Something I scribbled late at night a few days after having to leave a good job.
| I have this feeling that I can’t shake. It nags me while I’m washing dishes, stocking shelves, or shooting shit with my friends—while I’m sitting here at this table drinking my Dr. Pepper at half past eleven with my dog’s head resting on my knee. I have this thought that it’s all connected, and I don’t know how or why, because I’ve never been big on God or destiny or things happening for a reason when there’s a great, big world of chaos and murder and starving children out there. But I’m sitting here at this table looking out at the darkness through a crack in my blind and I think I can see the web—the places where the silk strands connect and veer off out of sight. I can see the webbing behind me, glinting silver in the light from my back porch, all these separate paths and situations and lives meeting here in this place inevitably like they never had a say in it. Like it would always happen this way no matter what job I took or city I lived in, like it had to in order to maintain the shape and structure. I can see the web behind me, but, try as I might, I can’t see where it leads or the spider spinning away as I type out these words, though I know the intricacy of such a design demand both an agenda and an architect.

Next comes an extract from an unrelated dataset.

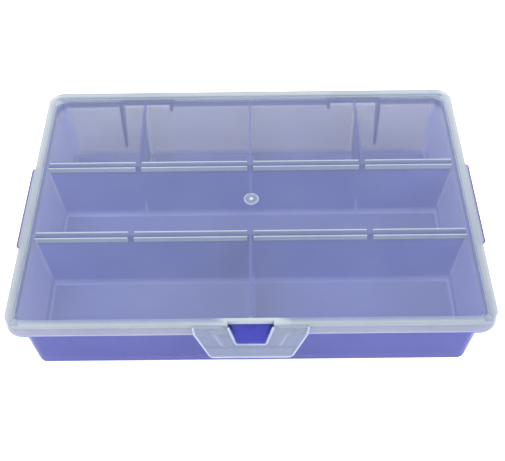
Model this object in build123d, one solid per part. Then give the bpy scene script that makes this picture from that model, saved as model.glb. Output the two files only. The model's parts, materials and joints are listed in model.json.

I think if I could just find one tendril—maybe a soft, delicate one outside of my bedroom window where my forwarded mail sits unopened next to a pot of basil—I could follow it to another vertex until the scheme for the future reveals itself, but there’s none to be found. I’m out of Doritos and Dr. Pepper, so the only place for me now is atop my new(ish) mattress next to my boyfriend who is snoring too loudly, sleeping too soundly. My thoughts chase me, though, and I can’t bring myself to slide in between my sheets with this question haunting me. If I can’t find my clear path ahead, am I the spider or the fly caught in the web? The porch light flickers outside; it needs a new bulb, and I need a drink.